Entries with model source code
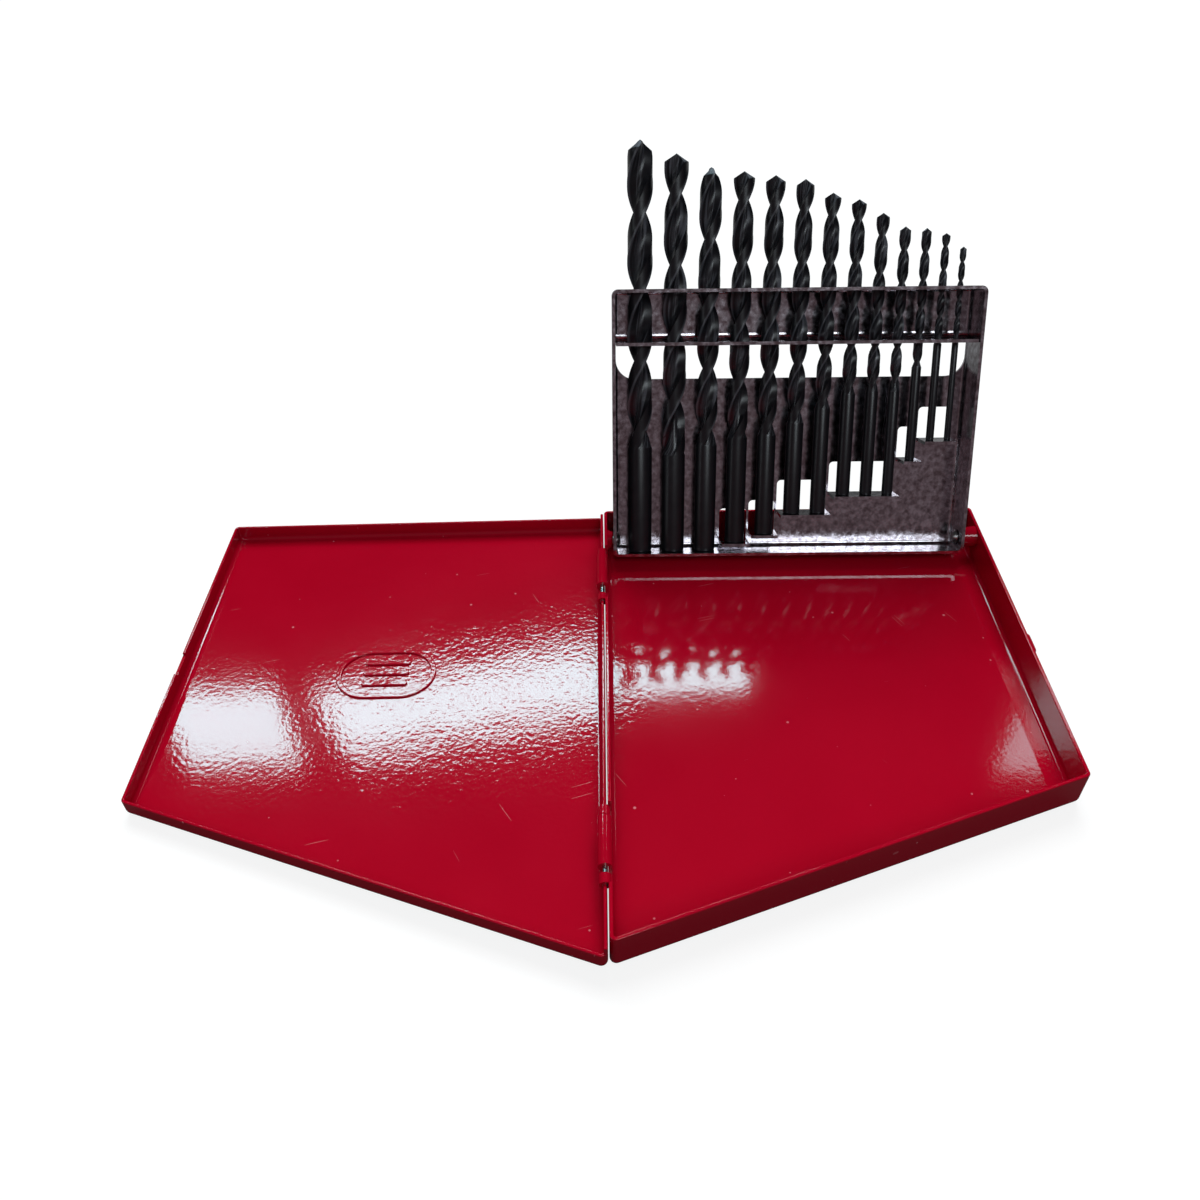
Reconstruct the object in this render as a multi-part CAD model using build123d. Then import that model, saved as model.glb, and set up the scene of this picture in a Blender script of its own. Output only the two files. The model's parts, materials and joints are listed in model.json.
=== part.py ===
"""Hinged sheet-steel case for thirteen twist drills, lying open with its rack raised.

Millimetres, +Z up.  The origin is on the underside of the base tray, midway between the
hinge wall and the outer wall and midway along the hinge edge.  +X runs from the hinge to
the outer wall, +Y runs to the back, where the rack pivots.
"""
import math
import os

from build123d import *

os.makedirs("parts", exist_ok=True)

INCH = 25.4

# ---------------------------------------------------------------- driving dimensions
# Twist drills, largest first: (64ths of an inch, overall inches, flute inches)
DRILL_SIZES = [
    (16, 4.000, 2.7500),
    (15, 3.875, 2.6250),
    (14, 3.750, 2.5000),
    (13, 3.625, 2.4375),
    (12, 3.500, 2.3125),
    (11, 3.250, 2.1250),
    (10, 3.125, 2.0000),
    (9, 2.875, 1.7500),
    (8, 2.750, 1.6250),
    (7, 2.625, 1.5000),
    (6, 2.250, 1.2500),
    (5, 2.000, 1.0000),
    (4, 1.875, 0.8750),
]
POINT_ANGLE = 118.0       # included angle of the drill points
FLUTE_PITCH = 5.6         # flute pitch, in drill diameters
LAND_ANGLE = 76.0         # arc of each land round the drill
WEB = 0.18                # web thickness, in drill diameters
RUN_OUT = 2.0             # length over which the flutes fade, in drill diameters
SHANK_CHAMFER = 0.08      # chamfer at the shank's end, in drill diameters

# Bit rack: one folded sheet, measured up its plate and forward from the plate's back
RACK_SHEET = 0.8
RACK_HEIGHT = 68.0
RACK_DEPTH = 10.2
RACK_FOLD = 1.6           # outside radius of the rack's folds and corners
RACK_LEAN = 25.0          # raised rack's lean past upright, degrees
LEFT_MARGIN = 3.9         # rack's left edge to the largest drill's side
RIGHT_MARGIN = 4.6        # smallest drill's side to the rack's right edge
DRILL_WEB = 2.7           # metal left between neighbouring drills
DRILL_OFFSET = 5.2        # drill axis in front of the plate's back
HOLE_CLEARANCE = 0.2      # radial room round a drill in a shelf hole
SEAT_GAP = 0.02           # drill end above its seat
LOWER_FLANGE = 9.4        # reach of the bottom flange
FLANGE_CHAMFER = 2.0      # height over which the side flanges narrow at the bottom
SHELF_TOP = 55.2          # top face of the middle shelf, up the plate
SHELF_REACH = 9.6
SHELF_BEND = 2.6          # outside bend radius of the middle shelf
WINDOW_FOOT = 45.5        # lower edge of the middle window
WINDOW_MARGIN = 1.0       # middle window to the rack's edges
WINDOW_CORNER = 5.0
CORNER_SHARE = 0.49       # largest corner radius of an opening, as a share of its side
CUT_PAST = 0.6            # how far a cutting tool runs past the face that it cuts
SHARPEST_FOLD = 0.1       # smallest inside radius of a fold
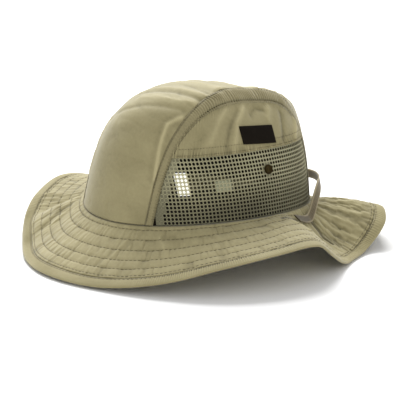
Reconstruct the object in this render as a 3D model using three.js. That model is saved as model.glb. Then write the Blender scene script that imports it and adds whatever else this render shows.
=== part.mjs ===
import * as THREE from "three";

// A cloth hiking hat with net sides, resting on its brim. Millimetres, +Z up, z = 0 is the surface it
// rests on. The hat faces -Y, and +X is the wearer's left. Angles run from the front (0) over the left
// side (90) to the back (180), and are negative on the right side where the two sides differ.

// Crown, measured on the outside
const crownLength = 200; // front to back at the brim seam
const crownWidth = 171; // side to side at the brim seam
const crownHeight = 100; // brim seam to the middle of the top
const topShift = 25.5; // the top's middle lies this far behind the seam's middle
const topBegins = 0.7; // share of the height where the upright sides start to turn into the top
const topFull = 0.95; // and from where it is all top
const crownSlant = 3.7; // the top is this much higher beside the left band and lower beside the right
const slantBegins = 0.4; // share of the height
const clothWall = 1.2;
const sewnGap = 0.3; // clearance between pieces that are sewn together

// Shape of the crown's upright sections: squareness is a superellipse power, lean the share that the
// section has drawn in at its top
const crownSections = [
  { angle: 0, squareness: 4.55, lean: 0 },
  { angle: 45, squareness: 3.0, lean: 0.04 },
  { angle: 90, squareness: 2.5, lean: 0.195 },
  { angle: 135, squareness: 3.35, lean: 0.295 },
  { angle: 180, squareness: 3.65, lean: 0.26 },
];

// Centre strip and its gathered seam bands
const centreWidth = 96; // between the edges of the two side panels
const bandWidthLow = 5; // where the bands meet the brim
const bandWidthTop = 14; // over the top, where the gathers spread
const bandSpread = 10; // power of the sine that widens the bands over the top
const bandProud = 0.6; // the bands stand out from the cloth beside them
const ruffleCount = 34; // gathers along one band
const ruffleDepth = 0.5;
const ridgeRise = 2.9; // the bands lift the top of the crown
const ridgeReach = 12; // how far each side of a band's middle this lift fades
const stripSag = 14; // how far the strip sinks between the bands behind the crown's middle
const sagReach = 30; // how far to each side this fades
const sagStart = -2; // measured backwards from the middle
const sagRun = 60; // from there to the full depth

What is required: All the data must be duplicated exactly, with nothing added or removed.

Correct result:
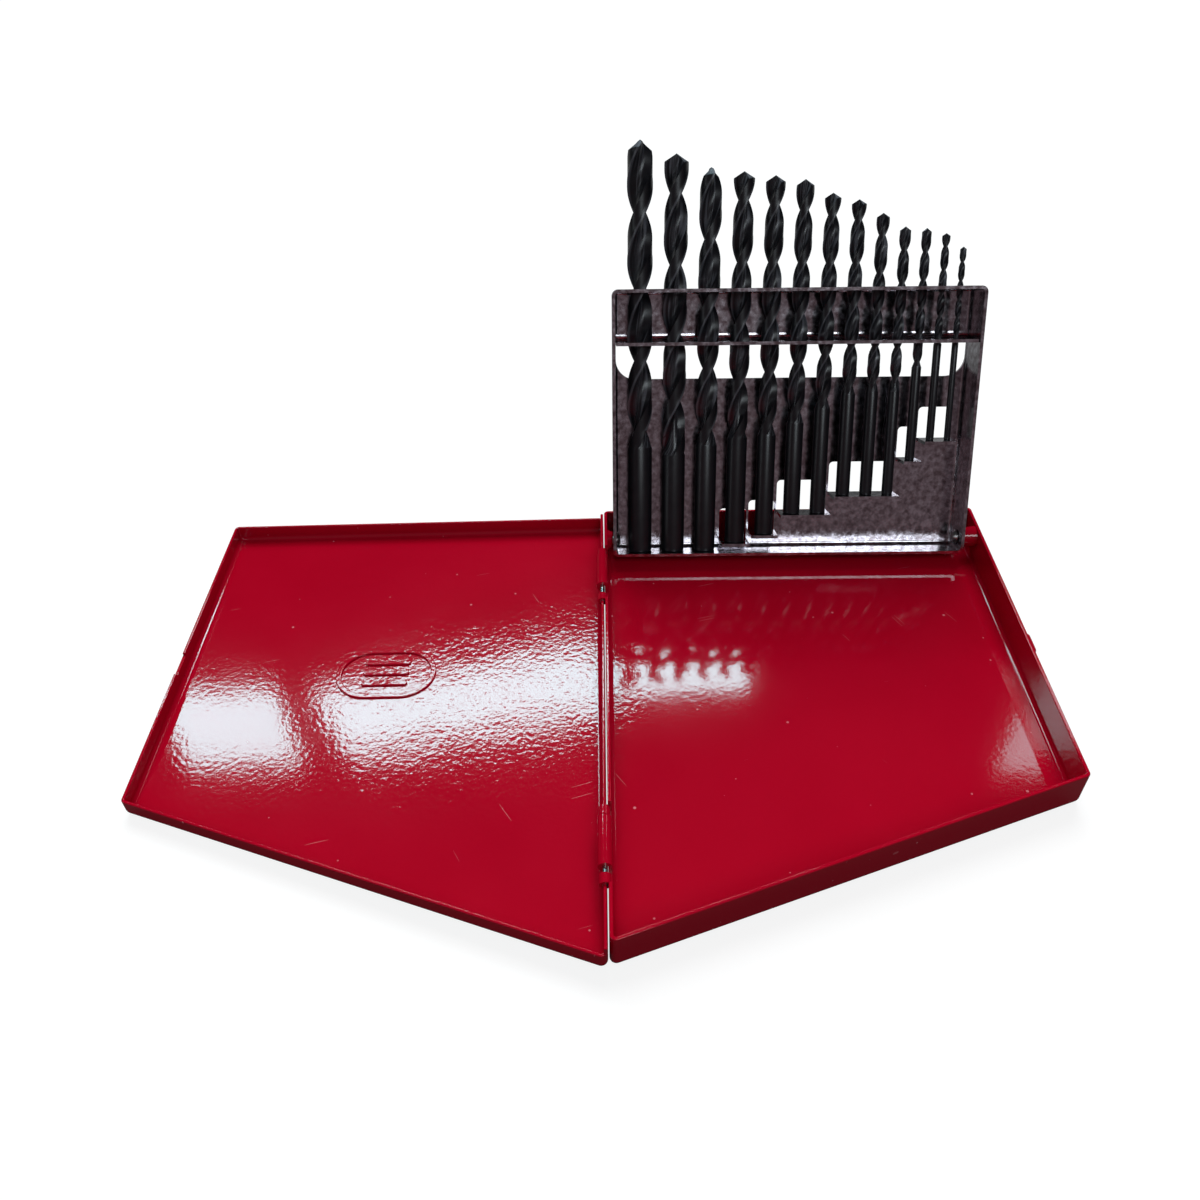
Reconstruct the object in this render as a multi-part CAD model using build123d. Then import that model, saved as model.glb, and set up the scene of this picture in a Blender script of its own. Output only the two files. The model's parts, materials and joints are listed in model.json.
=== part.py ===
"""Hinged sheet-steel case for thirteen twist drills, lying open with its rack raised.

Millimetres, +Z up.  The origin is on the underside of the base tray, midway between the
hinge wall and the outer wall and midway along the hinge edge.  +X runs from the hinge to
the outer wall, +Y runs to the back, where the rack pivots.
"""
import math
import os

from build123d import *

os.makedirs("parts", exist_ok=True)

INCH = 25.4

# ---------------------------------------------------------------- driving dimensions
# Twist drills, largest first: (64ths of an inch, overall inches, flute inches)
DRILL_SIZES = [
    (16, 4.000, 2.7500),
    (15, 3.875, 2.6250),
    (14, 3.750, 2.5000),
    (13, 3.625, 2.4375),
    (12, 3.500, 2.3125),
    (11, 3.250, 2.1250),
    (10, 3.125, 2.0000),
    (9, 2.875, 1.7500),
    (8, 2.750, 1.6250),
    (7, 2.625, 1.5000),
    (6, 2.250, 1.2500),
    (5, 2.000, 1.0000),
    (4, 1.875, 0.8750),
]
POINT_ANGLE = 118.0       # included angle of the drill points
FLUTE_PITCH = 5.6         # flute pitch, in drill diameters
LAND_ANGLE = 76.0         # arc of each land round the drill
WEB = 0.18                # web thickness, in drill diameters
RUN_OUT = 2.0             # length over which the flutes fade, in drill diameters
SHANK_CHAMFER = 0.08      # chamfer at the shank's end, in drill diameters

# Bit rack: one folded sheet, measured up its plate and forward from the plate's back
RACK_SHEET = 0.8
RACK_HEIGHT = 68.0
RACK_DEPTH = 10.2
RACK_FOLD = 1.6           # outside radius of the rack's folds and corners
RACK_LEAN = 25.0          # raised rack's lean past upright, degrees
LEFT_MARGIN = 3.9         # rack's left edge to the largest drill's side
RIGHT_MARGIN = 4.6        # smallest drill's side to the rack's right edge
DRILL_WEB = 2.7           # metal left between neighbouring drills
DRILL_OFFSET = 5.2        # drill axis in front of the plate's back
HOLE_CLEARANCE = 0.2      # radial room round a drill in a shelf hole
SEAT_GAP = 0.02           # drill end above its seat
LOWER_FLANGE = 9.4        # reach of the bottom flange
FLANGE_CHAMFER = 2.0      # height over which the side flanges narrow at the bottom
SHELF_TOP = 55.2          # top face of the middle shelf, up the plate
SHELF_REACH = 9.6
SHELF_BEND = 2.6          # outside bend radius of the middle shelf
WINDOW_FOOT = 45.5        # lower edge of the middle window
WINDOW_MARGIN = 1.0       # middle window to the rack's edges
WINDOW_CORNER = 5.0
CORNER_SHARE = 0.49       # largest corner radius of an opening, as a share of its side
CUT_PAST = 0.6            # how far a cutting tool runs past the face that it cuts
SHARPEST_FOLD = 0.1       # smallest inside radius of a fold
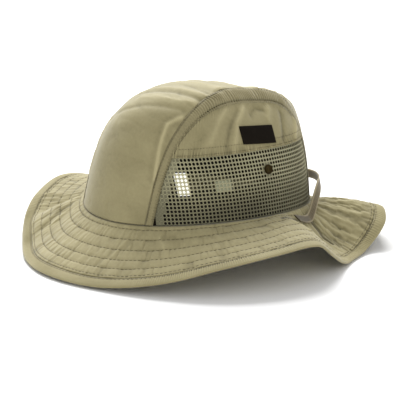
Reconstruct the object in this render as a 3D model using three.js. That model is saved as model.glb. Then write the Blender scene script that imports it and adds whatever else this render shows.
=== part.mjs ===
import * as THREE from "three";

// A cloth hiking hat with net sides, resting on its brim. Millimetres, +Z up, z = 0 is the surface it
// rests on. The hat faces -Y, and +X is the wearer's left. Angles run from the front (0) over the left
// side (90) to the back (180), and are negative on the right side where the two sides differ.

// Crown, measured on the outside
const crownLength = 200; // front to back at the brim seam
const crownWidth = 171; // side to side at the brim seam
const crownHeight = 100; // brim seam to the middle of the top
const topShift = 25.5; // the top's middle lies this far behind the seam's middle
const topBegins = 0.7; // share of the height where the upright sides start to turn into the top
const topFull = 0.95; // and from where it is all top
const crownSlant = 3.7; // the top is this much higher beside the left band and lower beside the right
const slantBegins = 0.4; // share of the height
const clothWall = 1.2;
const sewnGap = 0.3; // clearance between pieces that are sewn together

// Shape of the crown's upright sections: squareness is a superellipse power, lean the share that the
// section has drawn in at its top
const crownSections = [
  { angle: 0, squareness: 4.55, lean: 0 },
  { angle: 45, squareness: 3.0, lean: 0.04 },
  { angle: 90, squareness: 2.5, lean: 0.195 },
  { angle: 135, squareness: 3.35, lean: 0.295 },
  { angle: 180, squareness: 3.65, lean: 0.26 },
];

// Centre strip and its gathered seam bands
const centreWidth = 96; // between the edges of the two side panels
const bandWidthLow = 5; // where the bands meet the brim
const bandWidthTop = 14; // over the top, where the gathers spread
const bandSpread = 10; // power of the sine that widens the bands over the top
const bandProud = 0.6; // the bands stand out from the cloth beside them
const ruffleCount = 34; // gathers along one band
const ruffleDepth = 0.5;
const ridgeRise = 2.9; // the bands lift the top of the crown
const ridgeReach = 12; // how far each side of a band's middle this lift fades
const stripSag = 14; // how far the strip sinks between the bands behind the crown's middle
const sagReach = 30; // how far to each side this fades
const sagStart = -2; // measured backwards from the middle
const sagRun = 60; // from there to the full depth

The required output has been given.